Quickly reviewing what we've done in the previous post, we turned an object that was responsible for the full ETL process and created separate objects for extracting, transforming, and loading and created a pipeline object called FundScraper to run through the process. However, FundScraper isn't very abstracted. You can put any URL you want in there, but the transformations are quite limited. The pipeline will only work for a single URL, which is a bit of a pain, and you could swap out the JSONWriter with a different file format, but we would need to modify the object to write to a database. Let's refactor it a bit so that it can handle configurations and be slightly more extendible.
# How it currently is
class FundScraper:
def __init__(self, requester: WebRequester, parser: HTMLParser, transformer: DataTransformer, writer: DataWriter):
self.requester = requester
self.parser = parser
self.transformer = transformer
self.writer = writer
def run(self, url, indexes, class_name, filename='data.json'):
response = self.requester.get(url)
if response.status_code != 200:
raise ValueError(f"Error retrieving {url}: {response.status_code}")

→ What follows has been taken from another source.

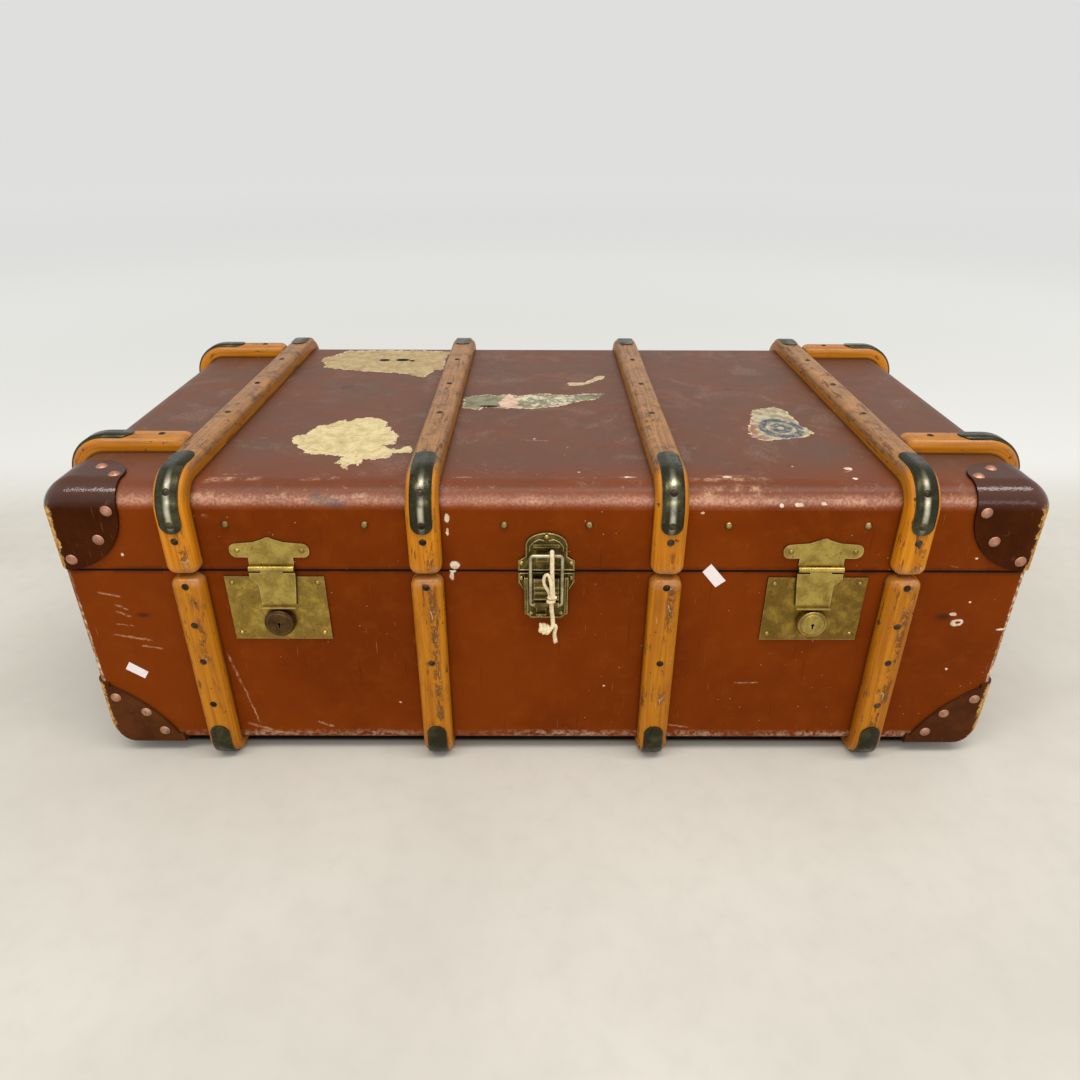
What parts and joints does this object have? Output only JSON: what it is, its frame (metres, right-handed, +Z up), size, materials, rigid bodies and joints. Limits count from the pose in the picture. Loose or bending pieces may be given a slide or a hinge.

soup = self.parser.parse(response.content)
data = self.transformer.transform(
soup.find_all('div', class_=class_name), indexes)
self.writer.write(data, filename)
In all likelihood, we would probably want to run this across multiple webpages, potentially multiple divs, for multiple values. We could add a for-loop to collect data from multiple places on a single webpage like this:
data = {}
for index, index_number in enumerate(indexes):
data = self.transformer.transform(
soup.find_all('div', class_=class_name), data, index_number, value_names[index])
Modifying the transform method to this:
class FundValueTransformer(DataTransformer):
def transform(self, values, dictionary: dict, index: int, value_name: str):
dictionary[value_name] = str(values[index].contents[0]).strip().replace(
'$US', '').replace(',', '')
return dictionary
So now it's able to request a website, pull the contents with beautifulsoup, extract the values (i.e. transform the contents to something useful), and write to JSON.
How do we give it instructions? We could parse a JSON, create simple Python parameters, or we could use Yet Another Markup Language (YAML), which is a pretty popular configuration tool found in other applications.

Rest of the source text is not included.